La vie marche par cycle de sept ans, bien sûr, cette année là, en abordant le deuxième de ces cycles, je n'en suis pas vraiment consciente, et je veux bien croire ce qu'on m'en dit, accepter les responsabilités qui vont avec cet axiome que j'entends, j'en suis certaine, de part et d'autre. J'ai un sourire édenté et une coupe au carré qui me va toujours aussi bien, et je suis populaire.

Mes amies Marie-Claude ou Patricia sont d'un autre milieu social, mais je ne m'en aperçois pas, ce n'est que bien plus tard que je recollerai les morceaux de la conscience, cependant je suis intimement persuadée que notre amitié aura joué un rôle fondamental dans mes porte-à-faux avec les rôles auxquels me destine mon milieu d'origine.
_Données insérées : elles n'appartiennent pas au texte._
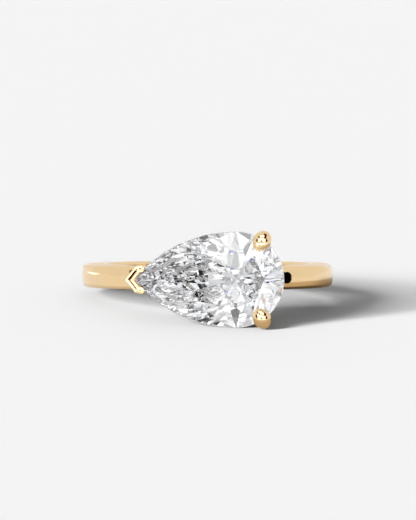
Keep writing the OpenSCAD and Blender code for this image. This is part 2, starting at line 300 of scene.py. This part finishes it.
class NodeMaker:
    """Makes and links the nodes of one tree."""

    def __init__(self, tree):
        self.tree = tree

    def node(self, kind, operation=None):
        made = self.tree.nodes.new(kind)
        if operation is not None:
            made.operation = operation
        return made

    def feed(self, socket, value):
        if is_socket(value):
            self.tree.links.new(value, socket)
        else:
            socket.default_value = value

    def math(self, operation, *values):
        made = self.node("ShaderNodeMath", operation)
        for socket, value in zip(made.inputs, values):
            self.feed(socket, value)
        return made.outputs[0]

    def dot(self, vector, direction):
        made = self.node("ShaderNodeVectorMath", "DOT_PRODUCT")
        self.feed(made.inputs[0], vector)
        made.inputs[1].default_value = direction
        return made.outputs["Value"]

    def offset(self, vector, origin):
        made = self.node("ShaderNodeVectorMath", "SUBTRACT")
        self.feed(made.inputs[0], vector)
        made.inputs[1].default_value = origin
        return made.outputs["Vector"]

    def distance(self, vector, origin):
        made = self.node("ShaderNodeVectorMath", "DISTANCE")
        self.feed(made.inputs[0], vector)
        made.inputs[1].default_value = origin
        return made.outputs["Value"]

    def combine(self, *values):
        made = self.node("ShaderNodeCombineXYZ")
        for socket, value in zip(made.inputs, values):
            self.feed(socket, value)
        return made.outputs["Vector"]

    def remap(self, value, low, high, to_low=0.0, to_high=1.0):
        made = self.node("ShaderNodeMapRange")
        made.interpolation_type = "SMOOTHSTEP"
        self.feed(made.inputs["Value"], value)
        made.inputs["From Min"].default_value = low
        made.inputs["From Max"].default_value = high
        made.inputs["To Min"].default_value = to_low
        made.inputs["To Max"].default_value = to_high
        return made.outputs["Result"]

    def between(self, value, low, high, soft):
        """1 between low and high and 0 outside, over soft edges."""
        over = self.remap(value, low - soft, low + soft)
        under = self.remap(value, high - soft, high + soft, 1.0, 0.0)
        return self.math("MULTIPLY", over, under)

    def noise(self, vector, scale, detail):
        made = self.node("ShaderNodeTexNoise")
        self.feed(made.inputs["Vector"], vector)
        made.inputs["Scale"].default_value = scale
        made.inputs["Detail"].default_value = detail
        return made.outputs["Fac"]

    def patches(self, vector, scale):
        """Three random values that stay the same over each patch of a mosaic."""
        cells = self.node("ShaderNodeTexVoronoi")
        self.feed(cells.inputs["Vector"], vector)
        cells.inputs["Scale"].default_value = scale
        chance = self.node("ShaderNodeSeparateColor")
        self.feed(chance.inputs[0], cells.outputs["Color"])
        return chance.outputs

    def mix(self, factor, under, over):
        """Two colours mixed by a factor."""
        made = self.node("ShaderNodeMix")
        made.data_type = "RGBA"
        made.clamp_factor = True
        self.feed(made.inputs["Factor"], factor)
        for place, colour in zip(MIX_COLOURS, (under, over)):
            self.feed(made.inputs[place], opaque(colour))
        return made.outputs[MIX_COLOUR_RESULT]

    def blend(self, factor, under, over):
        """Two numbers mixed by a factor."""
        made = self.node("ShaderNodeMix")
        made.clamp_factor = True
        self.feed(made.inputs["Factor"], factor)
        for place, value in zip(MIX_NUMBERS, (under, over)):
            self.feed(made.inputs[place], value)
        return made.outputs[MIX_NUMBER_RESULT]


def fresh_material(name):
    """A new node material and its shader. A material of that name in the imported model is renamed."""
    old = bpy.data.materials.get(name)
    if old is not None:
        old.name = name + "_packed"
    material = bpy.data.materials.new(name)
    material.use_nodes = True
    shader = next(node for node in material.node_tree.nodes if node.type == "BSDF_PRINCIPLED")
    return material, shader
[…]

Je suis bien avec elles, nous jouons ou bavardons exactement comme si nous étions des soeurs, et même si cela me traverse l'esprit, je ne crois pas que je pose mes questions tout haut, à savoir pourquoi je ne gravirai jamais les sept étages qui mènent chez Marie-Claude, tout auréolée qu'elle soit de sa parenté immédiate avec un coureur cycliste très en vogue en son temps.

Patricia m'accueille plus facilement dans la loge de sa mère, et nous jouons souvent dans la cour, c'est très pratique. J'ai aussi mes petites amies filles de docteur, et leurs appartements me semblent toujours plus cossus que le mien, mais ce n'est pas nécessairement là-bas qu'on s'amuse le mieux. Je suis bien élevée et polie et j'ai de bonnes notes à l'école, je passerai bientôt en tête de ma classe et y resterai sans que cela nuise à ma popularité.

C'est la première fois que je me fais pourtant traiter de sale juive. Je ne sais pas vraiment ce que ça peut bien vouloir dire, et je ne m'en formalise pas pour autant. L'insulteuse n'a pas pu inventer dans l'air du temps sa tentative de mépris suprême, mon absence du catéchisme où la majorité des élèves de la classe prépare sa première communion a nécessairement dû renseigner sa famille qui en aurait tiré des conclusions rapides. Je ne me souviens pas que cela ait prêté à la moindre conséquence, c'est clair que mon monde ne tourne pas du tout autour de ces questions-là, je nage dans une sorte de sérénité bienheureuse, et j'achève ce cycle de la petite enfance sans heurts ni tracas.